Une fois encore le Gouvernement joue avec les mots et s'appuie sur la formule ambiguë « en l'état » le procédé est identique avec le projet de mine d'or industrielle Montagne d'or qui « en l'état, ce projet de ne fera pas » pour se laisser une possibilité tout en affichant une communication axée sur le climat.
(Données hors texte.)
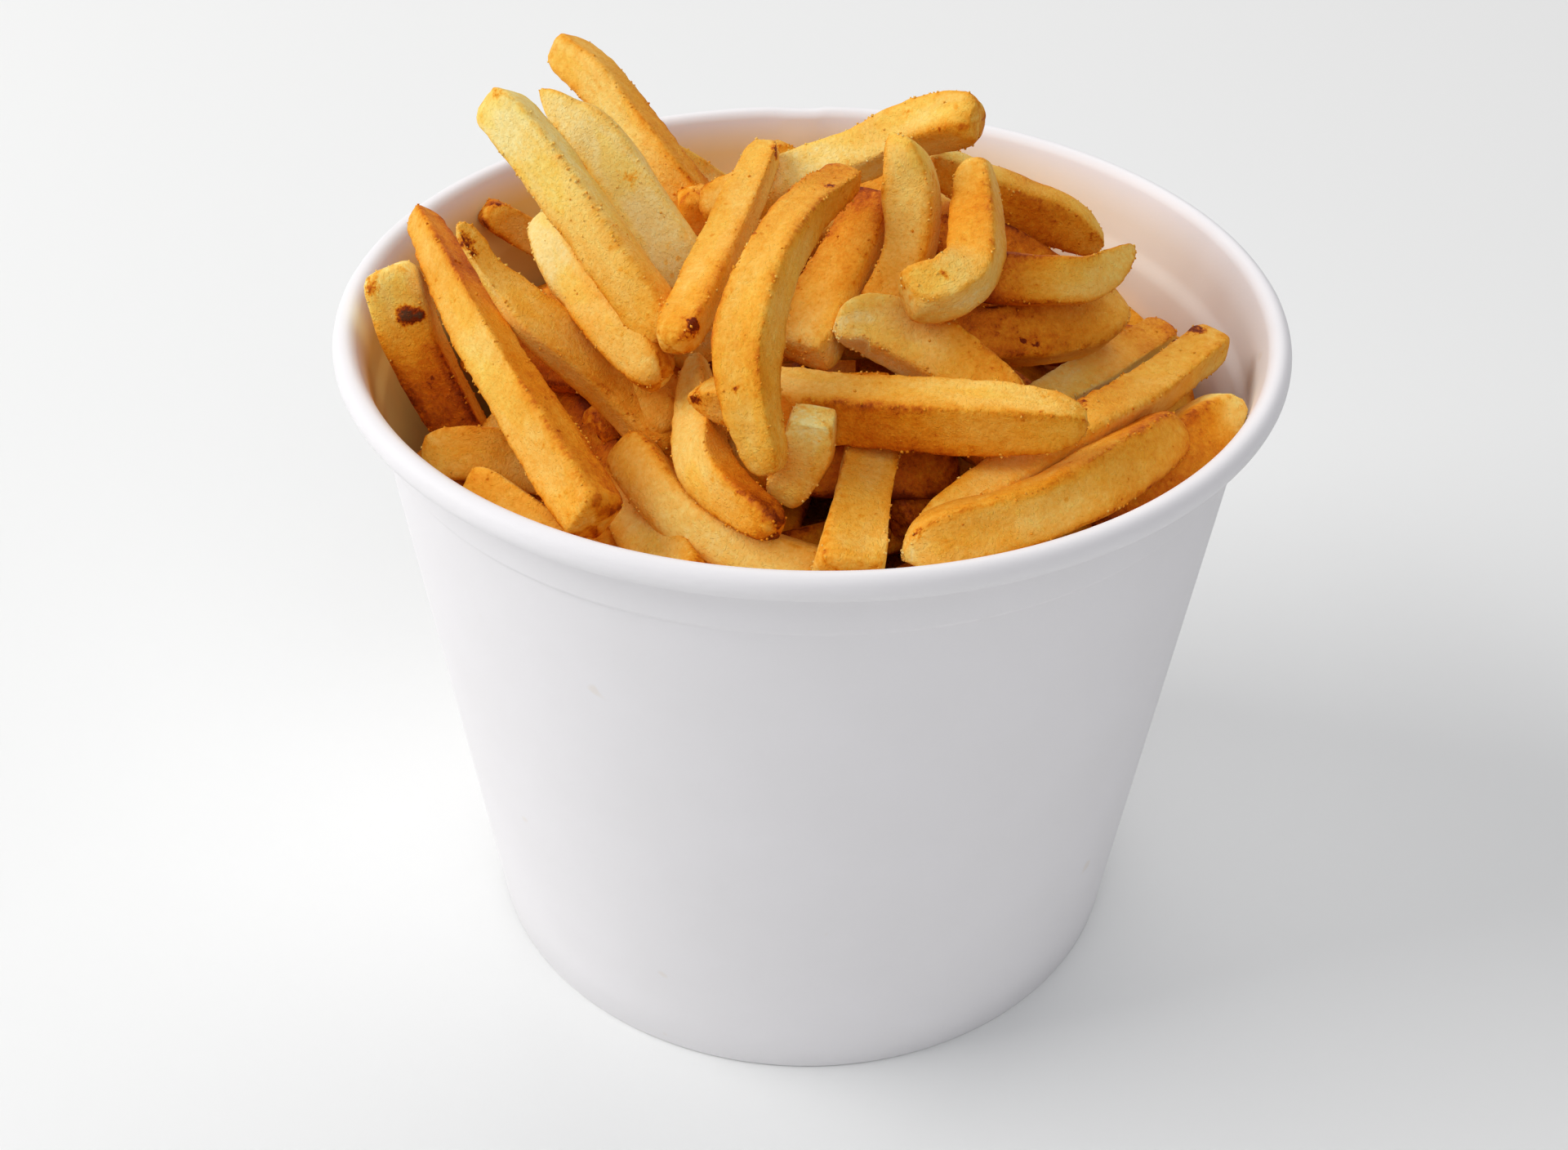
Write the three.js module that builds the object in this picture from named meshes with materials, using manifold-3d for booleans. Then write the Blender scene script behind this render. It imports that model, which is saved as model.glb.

Il souhaite donc que la France soit à la hauteur de ses engagements et que le gouvernement soit, a minima, à la hauteur de ses propos en la matière. Il demande à ce que la situation soit clarifiée, et à ce que la France ne s'engage pas dans un accord de libre-échange avec les pays du Mercosur qui serait, quelles que soient les petites modifications à la marge, désastreux pour l'environnement.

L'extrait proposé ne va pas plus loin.